Chesapeake stock was not a qualifying employer security. The initial issue addressed by the court was whether the Chesapeake stock was a “qualifying employer security.” ERISA Sec. 404(a)(2) exempts qualifying employer securities from the statute’s generally applicable diversity requirements. ERISA Sec. 407(d) further defines an employer security as a security issued by “an employer of the employees covered by the plan, or by an affiliate of such employers.” The statutory definition would seem to expressly exclude stock issued by a former employer with no relation to employees covered by the plan of a separate, spun-off company. The Committee fiduciaries argued, however, that the determinative factor of whether a stock was “issued by an employer” should be the date on which the stock was issued, stressing that the Chesapeake stock was issued at a time when the plan participants were employed by Chesapeake.
The court found that the argument of the Committee fiduciaries required a “strained, unworkable reading” of ERISA definition of an employer security. Moreover, the court noted, plan-related documents, including the Summary Plan Description and the prospectus, identify only SSE stock as employer securities. Thus, the shares of Chesapeake stock transferred to the plan were not employer securities after the spinoff.
Breach of the duty to diversify.

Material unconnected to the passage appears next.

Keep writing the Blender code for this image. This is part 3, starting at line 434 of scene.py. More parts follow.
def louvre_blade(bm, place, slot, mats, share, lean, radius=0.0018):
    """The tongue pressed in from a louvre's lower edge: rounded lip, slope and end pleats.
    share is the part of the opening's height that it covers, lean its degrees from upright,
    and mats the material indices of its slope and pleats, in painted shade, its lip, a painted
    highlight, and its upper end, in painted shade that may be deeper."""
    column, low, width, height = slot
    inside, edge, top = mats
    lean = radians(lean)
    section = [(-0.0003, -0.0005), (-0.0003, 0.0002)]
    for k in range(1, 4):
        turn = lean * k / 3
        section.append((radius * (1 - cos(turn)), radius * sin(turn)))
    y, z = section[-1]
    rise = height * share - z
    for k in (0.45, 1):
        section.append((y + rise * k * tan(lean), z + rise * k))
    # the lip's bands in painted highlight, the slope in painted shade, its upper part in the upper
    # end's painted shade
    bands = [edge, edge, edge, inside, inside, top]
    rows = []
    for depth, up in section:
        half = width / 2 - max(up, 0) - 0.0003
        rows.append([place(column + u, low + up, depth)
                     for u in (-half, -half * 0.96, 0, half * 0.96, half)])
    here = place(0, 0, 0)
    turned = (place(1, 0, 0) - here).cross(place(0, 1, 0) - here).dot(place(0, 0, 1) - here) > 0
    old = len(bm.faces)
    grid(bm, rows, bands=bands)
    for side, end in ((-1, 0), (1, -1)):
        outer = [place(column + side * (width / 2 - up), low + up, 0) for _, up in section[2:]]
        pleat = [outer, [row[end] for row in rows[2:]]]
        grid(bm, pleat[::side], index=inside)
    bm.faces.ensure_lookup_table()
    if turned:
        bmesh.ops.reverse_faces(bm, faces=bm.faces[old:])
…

Having determined that the exemption under ERISA Sec. 404(a)(2) did not apply, the court next addressed whether the participants sufficiently alleged that the Committee fiduciaries breached their duty to diversify and Principal violated its duty to correct such breach. Stressing that the transfer of the Chesapeake stock from the employees’ former ESOP to the SSE plan resulted in an asset fund that had over 40 percent of its value concentrated in one “extremely volatile” stock, the participants argued that a prudent fiduciary would have sold the Chesapeake stock at the time of the spin-off (and avoided any subsequent purchases of the stock) in order to properly diversify the plan’s assets.

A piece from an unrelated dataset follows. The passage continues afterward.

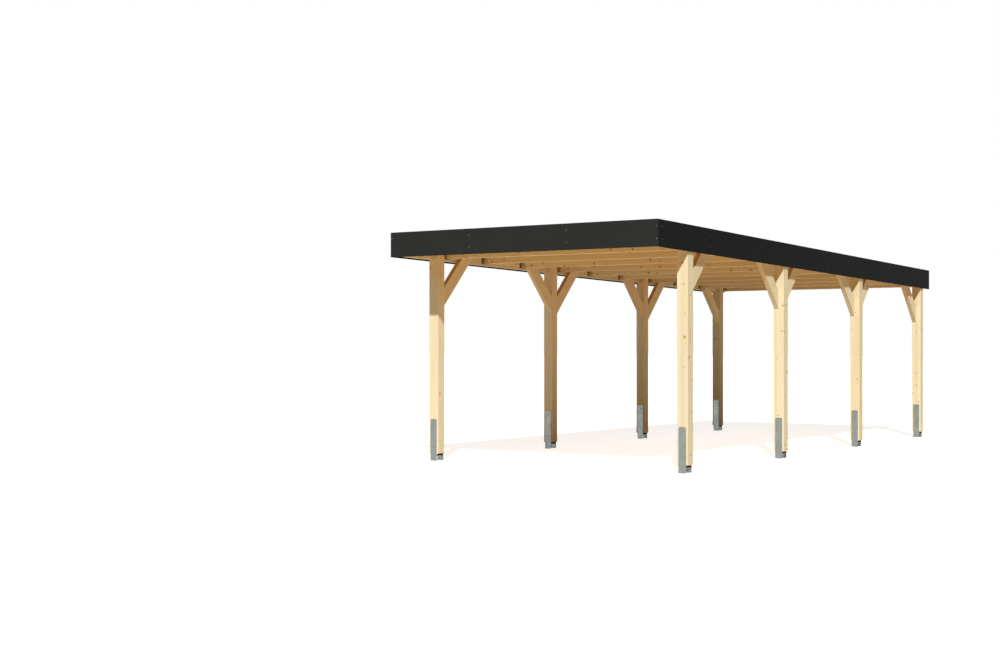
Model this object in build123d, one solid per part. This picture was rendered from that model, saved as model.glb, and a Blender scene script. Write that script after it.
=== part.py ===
from build123d import *
import os

# Carport: two rows of four square timber posts under a flat roof that falls gently to the back.
# Millimetres, +Z up, +X to the right seen from the front, +Y from the front to the back.
# The origin lies on the ground under the middle of the roof.

# Driving dimensions of the plan
POST = 120
ROW_SPACING = 3055  # between the centres of the left and the right posts
BAY = 2408  # between the centres of neighbouring posts in a row
BAYS = 3
FRONT_OVERHANG = 735  # from the centres of the front posts to the front of the fascia
REAR_OVERHANG = 269  # from the centres of the rear posts to the back of the roof
FASCIA_THICKNESS = 20  # the side panels lie on the outer faces of the posts

# Driving dimensions in height
CLEAR_HEIGHT = 2220  # from the ground to the lower edge of the front fascia
ROOF_FALL = 0.0178  # drop of the roof for each millimetre to the back
FASCIA_HEIGHT = 264
PURLIN_LIFT = 14  # underside of the purlins over the fascia's lower edge
PURLIN_DEPTH = 140
JOIST_DEPTH = 120
DECK_THICKNESS = 19
UPSTAND_HEIGHT = 60  # of the battens on the edge of the deck
MEMBRANE_THICKNESS = 2

# Sections of the timbers
PURLIN_THICKNESS = 60
JOIST_THICKNESS = 60
BATTEN_WIDTH = 40
BATTEN_GAP = 1  # between the front batten and the ends of the side ones
BRACE_THICKNESS = 55
BRACE_WIDTH = 140  # across the brace, square to its length
BRACE_REACH = 500  # from the post's face to where the lower edge meets the purlin's underside
BRACE_HEEL = 25  # from there on to the plumb cut at the brace's upper end
BRACE_CLEARANCE = 5  # between that end and the hanger of a joist in its way

# Joists: one behind the front panel, then equal steps from behind the front posts to the rear panel
JOISTS_PER_BAY = 3
JOIST_BEHIND_POST = 40  # from the back faces of the front posts to the joist behind them

# Joist hangers, folded from sheet steel
HANGER_SHEET = 2
HANGER_FLANGE = 30  # width of each nailed flange on the purlin
HANGER_HEIGHT = 100
HANGER_SEAT_LENGTH = 76
HANGER_TOP_LENGTH = 30

# Post anchors: two upright plates joined by a web some way under the post's foot, which stays dry
ANCHOR_TOP = 461
ANCHOR_WIDTH = 82
ANCHOR_PLATE = 6
ANCHOR_CORNER = 18
POST_FOOT = 81  # height of the post's foot over the ground
WEB_GAP = 23  # between the post's foot and the anchor's web

# What follows from the driving dimensions
ROOF_LENGTH = FRONT_OVERHANG + BAYS * BAY + REAR_OVERHANG
ROOF_FRONT = -ROOF_LENGTH / 2
ROOF_BACK = ROOF_LENGTH / 2
POST_ROWS = [ROOF_FRONT + FRONT_OVERHANG + BAY * n for n in range(BAYS + 1)]
ROW_X = ROW_SPACING / 2
PANEL_INSIDE = ROW_X + POST / 2  # inner faces of the side panels
PANEL_OUTSIDE = PANEL_INSIDE + FASCIA_THICKNESS
TIMBER_FRONT = ROOF_FRONT + FASCIA_THICKNESS
TIMBER_BACK = ROOF_BACK - FASCIA_THICKNESS
PURLIN_INSIDE = PANEL_INSIDE - PURLIN_THICKNESS
BRACE_CUT = BRACE_WIDTH * 2**0.5  # height of the brace's foot on the post's face, at 45 degrees

# Front faces of the joists
FRONT_JOIST = TIMBER_FRONT + HANGER_SHEET
SECOND_JOIST = POST_ROWS[0] + POST / 2 + JOIST_BEHIND_POST
REAR_JOIST = TIMBER_BACK - HANGER_SHEET - JOIST_THICKNESS
JOIST_STEPS = BAYS * JOISTS_PER_BAY
JOIST_STEP = (REAR_JOIST - SECOND_JOIST) / JOIST_STEPS
JOISTS = [FRONT_JOIST] + [SECOND_JOIST + JOIST_STEP * n for n in range(JOIST_STEPS + 1)]

# Heights over the fascia's lower edge, which falls with the roof
FRAME_TOP = PURLIN_LIFT + PURLIN_DEPTH
JOIST_LIFT = FRAME_TOP - JOIST_DEPTH
DECK_TOP = FRAME_TOP + DECK_THICKNESS
UPSTAND_TOP = DECK_TOP + UPSTAND_HEIGHT


def roof_height(y, lift):
    """Height at y of the line that runs with the roof, lift over the fascia's lower edge."""
    return CLEAR_HEIGHT + lift - ROOF_FALL * (y - ROOF_FRONT)


def across(outline, x_low, x_high):
    """Solid with the outline, a list of (y, z), between two places on X."""
    edge = Wire.make_polygon([(x_low, y, z) for y, z in outline], close=True)
    return Solid.extrude(Face(edge), Vector(x_high - x_low, 0, 0))


def roof_bar(x_low, x_high, y_low, y_high, lift_low, lift_high):
    """Bar with plumb ends whose underside and top fall with the roof."""
    outline = [
        (y_low, roof_height(y_low, lift_low)),
        (y_high, roof_height(y_high, lift_low)),
        (y_high, roof_height(y_high, lift_high)),
        (y_low, roof_height(y_low, lift_high)),
    ]
    return across(outline, x_low, x_high)


def on_side(solid, side):
    """The solid as made for the right row, or mirrored for the left one."""
    return solid if side == "right" else mirror(solid, about=Plane.YZ)


def write(node, *solids):
    """One file for each node, named after it."""
    shape = solids[0] if len(solids) == 1 else Compound(children=list(solids))
    shape.label = node
    export_step(shape, os.path.join("parts", node + ".step"))


def post(y):
    """Post of the right row: its outer half stops under the purlin, its inner cheek runs on."""
    front, back = y - POST / 2, y + POST / 2
    shaft_outline = [
        (front, POST_FOOT),
        (back, POST_FOOT),
        (back, roof_height(back, PURLIN_LIFT)),
        (front, roof_height(front, PURLIN_LIFT)),
    ]
    shaft = across(shaft_outline, ROW_X - POST / 2, ROW_X + POST / 2)
    cheek = roof_bar(ROW_X - POST / 2, PURLIN_INSIDE, front, back, PURLIN_LIFT, FRAME_TOP)
    return (shaft + cheek).solid()


def anchor(y):
    """H-shaped anchor: plates on the front and back faces of the post, and a web below its foot."""
    side = Rectangle(ANCHOR_WIDTH, ANCHOR_TOP, align=(Align.CENTER, Align.MIN))
    top_corners = side.vertices().group_by(Axis.Y)[-1]
    plate = extrude(fillet(top_corners, ANCHOR_CORNER), ANCHOR_PLATE)
    upright = Rot(X=90) * plate  # now from y = -ANCHOR_PLATE to y = 0
    front = Pos(ROW_X, y - POST / 2, 0) * upright
    back = Pos(ROW_X, y + POST / 2 + ANCHOR_PLATE, 0) * upright
    web_middle = POST_FOOT - WEB_GAP - ANCHOR_PLATE / 2
    web = Pos(ROW_X, y, web_middle) * Box(ANCHOR_WIDTH, POST, ANCHOR_PLATE)
    return (front + web + back).solid()


def brace_directions(n):
    """To the back (1) and to the front (-1), where the row goes on past its post n."""
    return [1] * (n < BAYS) + [-1] * (n > 0)


def brace_end(y, direction):
    """Place on Y of the plumb cut, which stops short of a joist that doesn't pass over the brace."""
    face = y + direction * POST / 2
    run = BRACE_REACH + BRACE_HEEL
    for front in JOISTS:
        near = front if direction > 0 else front + JOIST_THICKNESS
        room = direction * (near - face) - HANGER_SHEET - BRACE_CLEARANCE
        if room > BRACE_REACH - BRACE_CUT:
            run = min(run, room)
    return face + direction * run


def brace(y, direction):
    """Brace from the post at y up to the purlin's inner face, cut level with the purlin's top."""
    face = y + direction * POST / 2
    end = brace_end(y, direction)
    foot = roof_height(face + direction * BRACE_REACH, PURLIN_LIFT) - BRACE_REACH
    rise = abs(end - face)
    outline = [
        (face, foot),
        (end, foot + rise),
        (end, foot + BRACE_CUT + rise),
        (face, foot + BRACE_CUT),
    ]
    inner = PURLIN_INSIDE - BRACE_THICKNESS
    low, high = sorted([face, end])
    bar = across(outline, inner, PURLIN_INSIDE)
    under_deck = roof_bar(inner, PURLIN_INSIDE, low, high, -BRACE_REACH - BRACE_CUT, FRAME_TOP)
    return (bar & under_deck).solid()


def joist(front):
    return roof_bar(
        -PURLIN_INSIDE, PURLIN_INSIDE, front, front + JOIST_THICKNESS, JOIST_LIFT, FRAME_TOP
    )


def flange_fits(low, high):
    """Whether a flange between two places on Y is clear of the end panels and the braces' ends."""
    ends = [brace_end(y, way) for n, y in enumerate(POST_ROWS) for way in brace_directions(n)]
    taken = any(low - BRACE_CLEARANCE < end < high + BRACE_CLEARANCE for end in ends)
    return TIMBER_FRONT <= low and high <= TIMBER_BACK and not taken


def hanger(front):
    """Hanger of the right row: a seat under the joist, two tapered cheeks and the nailed flanges."""
    back = front + JOIST_THICKNESS
    seat_top = roof_height((front + back) / 2, JOIST_LIFT) - ROOF_FALL * JOIST_THICKNESS / 2
    seat_low = seat_top - HANGER_SHEET
    top = seat_low + HANGER_HEIGHT
    inner_edge = PURLIN_INSIDE - HANGER_SEAT_LENGTH
    taper_edge = PURLIN_INSIDE - HANGER_TOP_LENGTH
    seat_outline = [
        (front, seat_low),
        (back, seat_low),
        (back, seat_top),
        (front, seat_top),
    ]
    body = across(seat_outline, inner_edge, PURLIN_INSIDE)
    cheek_outline = [
        (PURLIN_INSIDE, seat_low),
        (inner_edge, seat_low),
        (taper_edge, top),
        (PURLIN_INSIDE, top),
    ]
    for cheek_front in (front - HANGER_SHEET, back):
        edge = Wire.make_polygon([(x, cheek_front, z) for x, z in cheek_outline], close=True)
        body += Solid.extrude(Face(edge), Vector(0, HANGER_SHEET, 0))
    for flange_front in (front - HANGER_SHEET - HANGER_FLANGE, back + HANGER_SHEET):
        flange_back = flange_front + HANGER_FLANGE
        if flange_fits(flange_front, flange_back):
            outline = [
                (flange_front, seat_low),
                (flange_back, seat_low),
                (flange_back, top),
                (flange_front, top),
            ]
            body += across(outline, PURLIN_INSIDE - HANGER_SHEET, PURLIN_INSIDE)
    return body.solid()


def edge_battens():
    """Upstand battens on the deck, along the front and the sides."""
    front_back = TIMBER_FRONT + BATTEN_WIDTH
    front = roof_bar(-PANEL_INSIDE, PANEL_INSIDE, TIMBER_FRONT, front_back, DECK_TOP, UPSTAND_TOP)
    right = roof_bar(
        PANEL_INSIDE - BATTEN_WIDTH,
        PANEL_INSIDE,
        front_back + BATTEN_GAP,
        TIMBER_BACK,
        DECK_TOP,
        UPSTAND_TOP,
    )
    return [front, right, on_side(right, "left")]


def membrane():
    """Skin on the deck, up the inner faces of the upstand battens and over their tops."""
    skin_top = DECK_TOP + MEMBRANE_THICKNESS
    rim_top = UPSTAND_TOP + MEMBRANE_THICKNESS
    field_side = PANEL_INSIDE - BATTEN_WIDTH
    field_front = TIMBER_FRONT + BATTEN_WIDTH
    wall_side = field_side - MEMBRANE_THICKNESS
    wall_back = field_front + MEMBRANE_THICKNESS
    skin = roof_bar(-field_side, field_side, field_front, ROOF_BACK, DECK_TOP, skin_top)
    skin += roof_bar(-field_side, field_side, field_front, wall_back, skin_top, rim_top)
    skin += roof_bar(-PANEL_INSIDE, PANEL_INSIDE, TIMBER_FRONT, field_front, UPSTAND_TOP, rim_top)
    for side in ("left", "right"):
        wall = roof_bar(wall_side, field_side, wall_back, TIMBER_BACK, skin_top, rim_top)
        cap = roof_bar(field_side, PANEL_INSIDE, field_front, TIMBER_BACK, UPSTAND_TOP, rim_top)
        skin += on_side(wall, side)
        skin += on_side(cap, side)
    return skin.solid()


os.makedirs("parts", exist_ok=True)

for side in ("left", "right"):
    write("purlin_" + side, on_side(roof_bar(
        PURLIN_INSIDE, PANEL_INSIDE, TIMBER_FRONT, TIMBER_BACK, PURLIN_LIFT, FRAME_TOP
    ), side))
    write("fascia_" + side, on_side(roof_bar(
        PANEL_INSIDE, PANEL_OUTSIDE, TIMBER_FRONT, ROOF_BACK, 0, FASCIA_HEIGHT
    ), side))
    for n, y in enumerate(POST_ROWS):
        place = f"{side}_{n + 1}"
        write("post_" + place, on_side(post(y), side))
        write("anchor_" + place, on_side(anchor(y), side))
        write("brace_" + place, *[on_side(brace(y, way), side) for way in brace_directions(n)])

for n, front in enumerate(JOISTS):
    write(f"joist_{n + 1:02d}", joist(front))
hangers = [hanger(front) for front in JOISTS]
write("joist_hangers", *hangers, *[on_side(solid, "left") for solid in hangers])

# The front panel covers the ends of the side panels. The rear panel lies between them, under the drip edge.
write("fascia_front", across([
    (ROOF_FRONT, CLEAR_HEIGHT),
    (TIMBER_FRONT, CLEAR_HEIGHT),
    (TIMBER_FRONT, CLEAR_HEIGHT + FASCIA_HEIGHT),
    (ROOF_FRONT, CLEAR_HEIGHT + FASCIA_HEIGHT),
], -PANEL_OUTSIDE, PANEL_OUTSIDE))
write("fascia_rear", roof_bar(-PANEL_INSIDE, PANEL_INSIDE, TIMBER_BACK, ROOF_BACK, JOIST_LIFT, DECK_TOP))
write("roof_deck", roof_bar(-PANEL_INSIDE, PANEL_INSIDE, TIMBER_FRONT, TIMBER_BACK, FRAME_TOP, DECK_TOP))
write("edge_battens", *edge_battens())
write("roof_membrane", membrane())
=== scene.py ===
# Carport: eased timbers of spruce, zinc-coated fittings, dark panels, roof boards and roof skin.
# Metres, +Z up, +X to the right seen from the front, +Y from the front to the back.
import math

import bmesh
import bpy
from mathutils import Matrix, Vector
from mathutils.bvhtree import BVHTree


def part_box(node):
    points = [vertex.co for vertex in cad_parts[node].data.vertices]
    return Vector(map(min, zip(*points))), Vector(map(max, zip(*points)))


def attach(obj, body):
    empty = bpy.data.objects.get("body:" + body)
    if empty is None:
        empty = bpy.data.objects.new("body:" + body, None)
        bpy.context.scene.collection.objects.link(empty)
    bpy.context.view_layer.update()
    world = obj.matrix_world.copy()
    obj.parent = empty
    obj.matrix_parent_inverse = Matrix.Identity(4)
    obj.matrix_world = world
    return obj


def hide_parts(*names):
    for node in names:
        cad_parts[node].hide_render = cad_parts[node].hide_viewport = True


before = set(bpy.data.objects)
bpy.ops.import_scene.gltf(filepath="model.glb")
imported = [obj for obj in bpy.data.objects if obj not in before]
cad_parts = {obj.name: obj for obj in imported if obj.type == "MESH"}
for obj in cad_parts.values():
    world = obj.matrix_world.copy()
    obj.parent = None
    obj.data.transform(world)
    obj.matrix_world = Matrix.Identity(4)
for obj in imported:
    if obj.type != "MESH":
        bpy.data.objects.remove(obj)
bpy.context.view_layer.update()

# The camera that took the photograph
CAMERA_PLACE = (8.28105, -16.91975, 1.25432)
CAMERA_TURN = math.radians(33.518)  # to the left of straight ahead
CAMERA_LENS = 54.2
CAMERA_SENSOR = 36.0
CAMERA_SHIFT = 0.0139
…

The Committee fiduciaries countered that the plan’s investments as a whole were diversified and that the plan’s concentrated holdings of Chesapeake stock were attributable to the decisions of plan participants to retain the stock in their individual accounts. However, the court noted that the plan continued to purchase additional Chesapeake stock after the spinoff, even though the plan participants were not allowed to elect such an investment. Thus, the lack of diversification in the plan was not attributable to participant choice. Accordingly, the participants sufficiently stated a claim that the Committee fiduciaries breached their duty to diversify the plan’s assets.
Directed trustee not responsible for plan investments. The participants, however, failed to state a claim for breach of fiduciary duty against Principal for its alleged failure to divest the plan of the Chesapeake stock and to prevent additional investments in the stock. The directed trustee agreement expressly stated that Principal was not responsible for choosing, recommending, or investigating plan investments. Thus, the court explained, the participants were attempting to hold Principal to a putative duty which, as a directed trustee, it did not owe to the participants. The directed trustee’s limited role, the court further noted, did not encompass the activities being alleged as a breach of fiduciary duty. Accordingly, the complaint did not state a claim based on the failure to diversify plan assets.